At this point, there are a few ways to get closer to your goal, and you should pursue the easiest one right now. The reason is that the way you are solving the problem is most important at this point. You already did that, and it was too slow. Since you are using 1 million data points, now you have to think about how to optimize your solution.
Your solution does too much work. For every element that is in the list, it will iterate over the entire list that many times (N*N). That would imply that when you do the work, you actually need to go back to the beginning because you care about all of the values in there. In the case of a pivot table, though, you don’t. Here is why:
Suppose you’ve got the data a:1, b:4, c:2, d:7, e:5, a:2, b:1. When you, I mean *you* read it, you go along saying “1 is member of a”, and since you know you don’t want to save it, all you want to do is to sum up the members of a, you can apply 1 to the sum of the members of the collection a. So straight away you would say “the current sum of members of a is 0, I’ll add 1 to it, so now the sum is 1”, you make a mental note of this. Now you look at the rest of the list: b:4, c:2, d:7, e:5, a:2, b:1 and do the same thing, and you keep repeating that until you are finished. This is our “counting algorithm”. What we’ll do in the code is replace our “memory” with a hashtable that stores sums for a given collection.
There are two ways to get the data into pair values like this. Here is the first way:

(map cons collection-names collection-values)
; > (("a" . 1) ("b" . 4) ("c" . 2) ("d" . 7) ("e" . 5) ("a" . 2) ("b" . 1))

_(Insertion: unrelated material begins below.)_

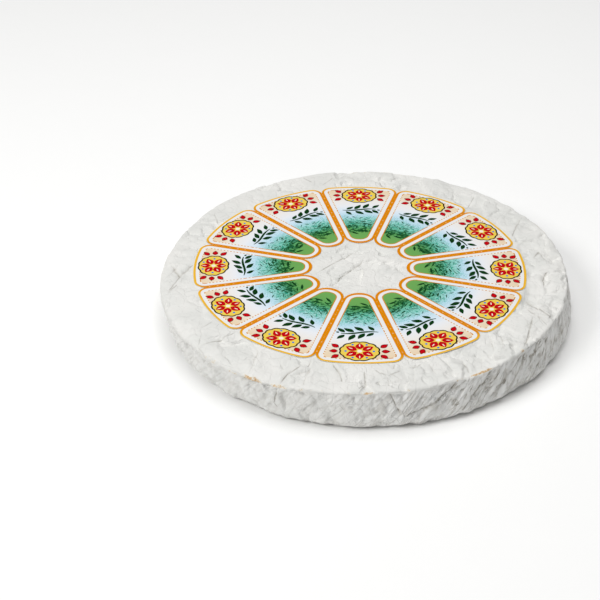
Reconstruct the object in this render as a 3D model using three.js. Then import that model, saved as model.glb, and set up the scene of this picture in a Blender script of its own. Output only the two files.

Now we can implement the counting algorithm (which expects pairs), and uses an immutable hash table:

(define (counting-algorithm1 pairs sums)
  (if (null? pairs) sums
      (let* ([pair (car pairs)]
             [name (car pair)]
             [value (cdr pair)]
             [old-value (hash-ref sums name 0)])
        (counting-algorithm1 (cdr pairs) (hash-set sums name (+ old-value value))))))
(define c1-pairs (map cons collection-names collection-values))
(define c1-results (counting-algorithm1 c1-pairs (make-immutable-hash '())))
c1-results
; And run it to get the result.
; > #hash(("c" . 2) ("d" . 7) ("a" . 3) ("b" . 5) ("e" . 5))
; We'll test it to be sure this is what we expect:
(define (check-sums sums)
  (check-equal? (hash-ref sums "a") 3 "Collection A")
  (check-equal? (hash-ref sums "b") 5 "Collection B")
  (check-equal? (hash-ref sums "c") 2 "Collection C")
  (check-equal? (hash-ref sums "d") 7 "Collection D")
  (check-equal? (hash-ref sums "e") 5 "Collection E"))
(check-sums c1-results)

This seems to work correctly. The problem with it, though, is that it loops over the entire data set twice: the first time is to generate the pairs and the second time is to execute the counting algorithm. Ideally we could pair the values *and* execute the counting algorithm in the same step reducing execution time to N. We can start by looking at another way to build pairs, but this time doing nothing with the resulting pair.

(define (associate-values names values)
  (unless (null? names)
    (let ([name (car names)] [value (car values)])
      (printf "~a:~a~n" name value))
    (associate-values (cdr names) (cdr values))))
(associate-values collection-names collection-values)
; For which you get the result:
; > a:1
; > b:4
; > c:2
; > d:7
; > e:5
; > a:2
; > b:1

By looking at the relationship, you can see that the collection a has 1 and 2 in it, and b has 4 in it, and so on. This is the same thing that we did before. The difference with this approach, though, is that we can integrate our counting algorithm right in to it.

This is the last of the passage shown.